I have been putting off reading Diary of a Provincial Lady for a long time, because I wasn’t convinced that it sounded like my sort of book, but I was actually very pleasantly surprised. One of the things that surprised me was how often I found I was able to relate to the Provincial Lady and her problems. In fact, I think a lot of the situations she describes are things that most of us would probably identify with…saying something stupid and then wondering why on earth we said it; pretending we understand what somebody is talking about and then being caught out later in the conversation; agreeing to do something and immediately wishing we hadn’t!

I couldn’t relate to everything, of course. The Lady’s lifestyle is entirely different from my own – I don’t have servants to worry about, for example, and if I found myself in financial trouble my solution wouldn’t be to buy myself some expensive new dresses then go off to the South of France for a holiday. I can appreciate, though, that she belonged to a certain time and a certain class and that her position in society meant that she was expected to behave in a particular way.

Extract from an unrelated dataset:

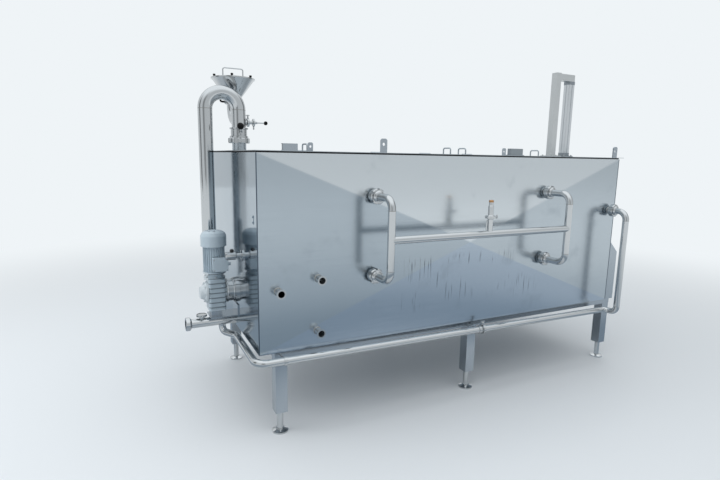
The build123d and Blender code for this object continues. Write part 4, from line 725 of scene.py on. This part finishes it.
@dataclass
class Tank:
    """Walls, deck, lids, inner tank and frame, in millimetres; an outline is radius and height pairs.

    Attributes:
        ports: X and height of each clamp port on the front.
        unions: X and height of each pipe union on the front.
        front: Y of the front wall's edge.
        rise: How far a cross broken wall stands out at its middle.
        port_radius: Outer radius of the ports' stubs.
        weld: Width and height of the weld bead round a stub.
        shoulders: Outlines of the union's shoulder at the wall and of the one before its nut, each with its
            distance in front of the wall's edge.
        joint_ring: Outline of the black joint ring in a port's mouth.
        joint_depth: Distance of that ring's seat in front of the wall's edge.
        fold_out: How far a corner fold stands out of the walls.
        fold_in: How far it bites into them.
        fold_reach: How far it reaches round the corner.
        fold_heights: Heights of its lower and upper ends.
        gland: Outline of the level sensor's gland.
        gland_seat: Seat of that gland.
        hinges: X of the ends of each lid.
        hinge_inset: Distance from a lid's end to its hinge, as a share of the lid's length.
        leaf_y: Y of the screws in the fixed hinge leaves.
        leaf_half: Half the distance between a leaf's two screws.
        screw: Outline of a pan head screw.
    """

    ports: tuple[tuple[float, float], ...] = ((-1198.0, 795.0), (-980.0, 844.0), (-984.0, 559.0))
    unions: tuple[tuple[float, float], ...] = ((-660.0, 1270.0), (-660.0, 835.0), (605.0, 1270.0),
                                               (605.0, 835.0), (1240.0, 1132.0))
    front: float = -590.0
    rise: float = 12.0
    port_radius: float = 19.05
    weld: tuple[float, float] = (5.0, 3.0)
    shoulders: tuple[tuple[float, tuple[tuple[float, float], ...]], ...] = (
        (11.0, ((20.2, 0), (27, 0), (31, 3), (31, 7), (27, 10), (20.2, 10), (20.2, 0))),
        (55.0, ((20.7, 0), (31, 0), (31, 4), (25, 10), (20.7, 11), (20.7, 0))))
    joint_ring: tuple[tuple[float, float], ...] = ((17.45, 0), (17.45, 5), (16.2, 5), (16.2, 0), (17.45, 0))
    joint_depth: float = 59.5
    fold_out: float = 0.6
    fold_in: float = 0.5
    fold_reach: float = 4.0
    fold_heights: tuple[float, float] = (470.0, 1488.0)
    gland: tuple[tuple[float, float], ...] = ((0, -1), (9, -1), (9, 2), (11, 3), (11, 9), (8, 12), (8, 14),
                                              (0, 14))
    gland_seat: tuple[float, float, float] = (-1358.0, -270.0, 954.0)
    hinges: tuple[tuple[float, float], ...] = ((-1045.0, -60.0), (-30.0, 650.0))
    hinge_inset: float = 0.22
    leaf_y: float = 118.0
    leaf_half: float = 12.0
    screw: tuple[tuple[float, float], ...] = ((0, 2.4), (2.4, 2.2), (4.2, 1.2), (4.6, 0), (0, 0))

    def dress(self) -> None:
        """Give the sheets, plates and tubes their finishes."""
        FINISH.dress(FINISH.wall, "front_panel", "rear_panel")
        FINISH.dress(FINISH.mirror, "left_panel")
        FINISH.dress(FINISH.end_sheet, "right_panel")
        FINISH.dress(FINISH.satin, "bottom_cover")
        FINISH.dress(FINISH.deck, "top_deck", "lid_left", "lid_right", "lid_hinges")
        FINISH.dress(FINISH.inside, "inner_tank", "water_jackets", "melting_grid")
        FINISH.dress(FINISH.wool, "insulation")
        # Black rubber of the rim seal, which also paints the shade of the gap under the deck's rim.
        FINISH.dress(FINISH.seal, "rim_seal")
        FINISH.dress(FINISH.leg, "base_frame", "lifting_lugs", "gearbox_bracket")
        FINISH.dress(FINISH.cast, "lid_switch")
        FINISH.dress(FINISH.turned, "front_stubs", "union_nuts", "level_sensor")
        feet = [f"foot_{row}_{place}" for row in ("front", "rear") for place in ("left", "middle", "right")]
        FINISH.dress(FINISH.tube, *feet)

    def face(self, x: float, z: float) -> float:
        """Give how far forward the cross broken front stands at a place.

        Args:
            x: Place along the tank in millimetres.
            z: Height in millimetres.

        Returns:
            The Y of the sheet in millimetres.
        """
        return self.front - self.rise * (1 - max(abs(x) / HALF_LENGTH, abs(z - MID_HEIGHT) / HALF_HEIGHT))

    def welds(self) -> None:
        """Lay the weld beads round every stub on the front."""
        mesh = bmesh.new()
        for stubs, radius in ((self.ports, self.port_radius), (self.unions, PIPE_RADIUS)):
            for x, z in stubs:
                bead(mesh, at(x, self.face(x, z), z), Way.FRONT, radius, *self.weld)
        piece("front_weld_beads", mesh, FINISH.weld)

    def collars(self) -> None:
        """Turn the shoulder of each union on both sides of its nut."""
        mesh = bmesh.new()
        for x, z in self.unions:
            for ahead, outline in self.shoulders:
                turned(mesh, outline, at(x, self.front - ahead, z), Way.FRONT, 40)
        piece("union_collars", mesh, FINISH.tube)

    def liners(self) -> None:
        """Set a black joint ring inside the mouth of each clamp port."""
        mesh = bmesh.new()
        for x, z in self.ports:
            turned(mesh, self.joint_ring, at(x, self.front - self.joint_depth, z), Way.REAR)
        piece("port_joint_rings", mesh, FINISH.seal)

    def corner_folds(self) -> None:
        """Run a thin dark strip down each upright corner of the walls, as painted shade of the corners."""
        mesh = bmesh.new()
        out, bite, reach = self.fold_out, self.fold_in, self.fold_reach
        low, high = self.fold_heights
        for side in (-1, 1):
            for row in (-1, 1):
                x, y = side * HALF_LENGTH, row * -self.front
                outline = ((x + side * out, y - row * reach), (x + side * out, y + row * out),
                           (x - side * reach, y + row * out), (x - side * reach, y - row * bite),
                           (x - side * bite, y - row * bite), (x - side * bite, y - row * reach))
                verts = [mesh.verts.new(at(px, py, low)) for px, py in outline]
                raised(mesh, mesh.faces.new(verts), high - low)
        # The dark strips are painted shade of the corners.
        piece("wall_corner_shade_strips", mesh, FINISH.seam, smooth=False)

    def sensor_gland(self) -> None:
        """Screw a ribbed gland on the level sensor's head."""
        mesh = bmesh.new()
        turned(mesh, self.gland, at(*self.gland_seat), Way.UP, 24)
        piece("level_sensor_gland", mesh, FINISH.nylon)

    def hinge_screws(self) -> None:
        """Set two pan head screws in each fixed hinge leaf."""
        mesh = bmesh.new()
        for low, high in self.hinges:
            inset = self.hinge_inset * (high - low)
            for x in (low + inset, high - inset):
                for step in (-self.leaf_half, self.leaf_half):
                    turned(mesh, self.screw, at(x + step, self.leaf_y, DECK_TOP), Way.UP, 16)
        piece("hinge_screws", mesh, FINISH.turned)

    def build(self) -> None:
        """Dress the tank and add its small pieces."""
        self.dress()
        self.welds()
        self.collars()
        self.liners()
        self.corner_folds()
        self.sensor_gland()
        self.hinge_screws()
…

I was also surprised by how funny the book was! A sense of humour is often a personal, individual thing and sometimes when someone else says that a book is hilarious I’m disappointed when I don’t find it very funny at all (and I’m sure this probably happens the other way around too). But the Provincial Lady’s observations are so witty and the things that happen to her are so amusing I couldn’t help but laugh.

I am aware that there are more books in the Provincial Lady series. A question to those who have read them – are they as good as this one or is there another E M Delafield book you think I should read instead?